Gobbled up 2 leaping frogs.
And, so forth. To be honest, I was really put off by the vertical opening design, at first, but I have to admit that the uniqueness won me over. It's hard to imagine a child who wouldn't love opening up a monster's mouth to see what's inside.
Recommended - Dining with Monsters is a hoot. The awkward design is negated by the fun of peeking inside the flap of each monster's mouth to see what he's eaten and learning to count in the process. For ages 3-5.
Color Monster: A Pop-Up Book of Feelings by Anna Llenas is one of the most wonderful pop-up books I've ever seen and I'm not sure quite why it is that I love it so much. I just want to step inside the book and hang out. I kept it by the bed and read it now and then, just for the joy of it, for quite some time You can look up almost the entire interior of the book by googling the title but I will tell you my favorite pop-up is the color monster in a hammock because it looks so deliciously soothing.
The Color Monster is subtitled "A Pop-Up Book of Feelings" because it's about emotion. The monster on the cover of the book is multi-colored to reflect the fact that his emotions are all "jumbled up". Each color represents a particular feeling: yellow is happiness, blue represents sadness (hit this link to see blue - blue is totally cool), red is anger, black is fear, green is calm (hence, the hammock). There are empty bottles at the beginning of the book and the next to the last page shows the emotions separated, each into its own bottle. There's one more feeling at the end, pink with hearts: love, of course, although it doesn't say so.
Highly recommended - You don't have to have a child who needs to understand his or her emotions better to enjoy this book -- although, I think it would be excellent for its true purpose -- you can be a messed-up grown-up who just wants to play with pop-ups.

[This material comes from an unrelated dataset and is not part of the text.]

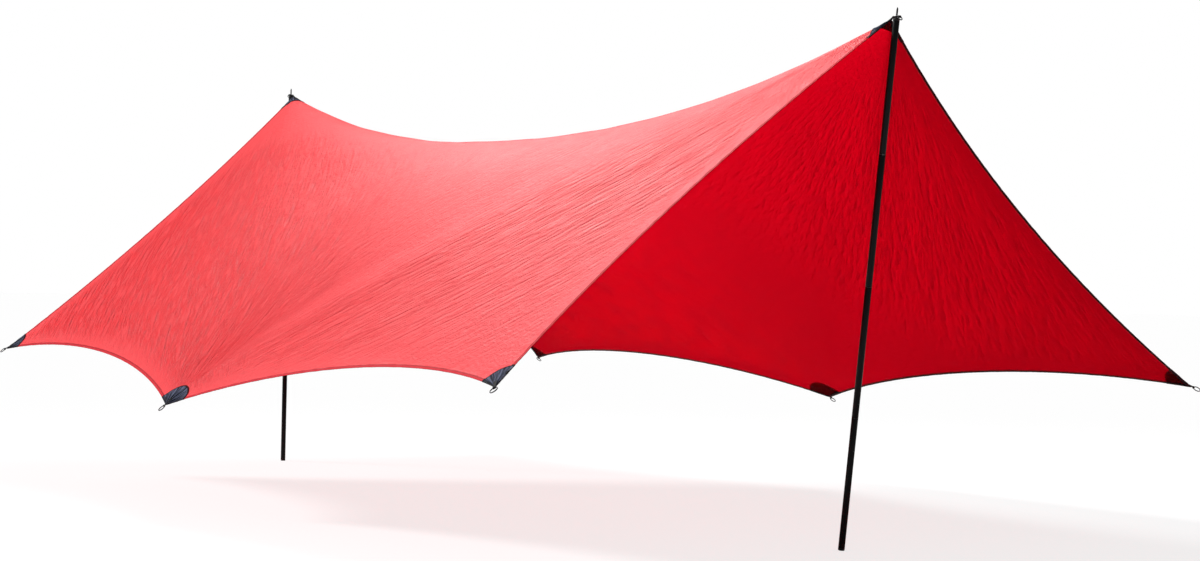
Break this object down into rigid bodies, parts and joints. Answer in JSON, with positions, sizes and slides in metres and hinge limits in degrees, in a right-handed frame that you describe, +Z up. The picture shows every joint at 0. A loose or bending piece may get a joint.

Yeah. Don't be surprised if this one never makes it into the hands of a grandchild. Ages 3-7. Allegedly.
Monster Trouble by Lane Fredrickson, illustrated by Michael Robertson begins:
Winifred Schnitzel was never afraid.
Not of monsters or ghouls or the noises they made.
She loved scary movies and werewolves and thunder
and peg-legged pirates who bury their plunder.
Still Winifred's bedtime was hardly spook-free.
The neighborhood monsters would not let her be.
Each night they'd show up and attempt to be scary.
Some would growl; some would belch. Some were slimy, some hairy.
Poor Winifred. She's not afraid of monsters at all but they're a bit pesky and end up keeping her up all night. Tired of having her sleep interrupted, she checks out a book of ideas called "Monsters Beware!" and creates a trap. When that fails, she tries driving them off with stinky cheese and then building her own spook traps. It's not till she's thoroughly exhausted that she happens across a solution when she sleepily kisses a monster and it hastily backs away. Monsters hate being kissed! From then on, Winifred is set. If a monster bothers her, all she has to do is give it a kiss.
Highly recommended - Monster Trouble has a nice rhythm and cheerful illustrations; it's one of my favorites of this batch of monster books. I like a good rhyming book (always fun to read aloud) and the monsters are cute enough not to slip into frightening territory. Ages 4-8. Also great for reading to cats.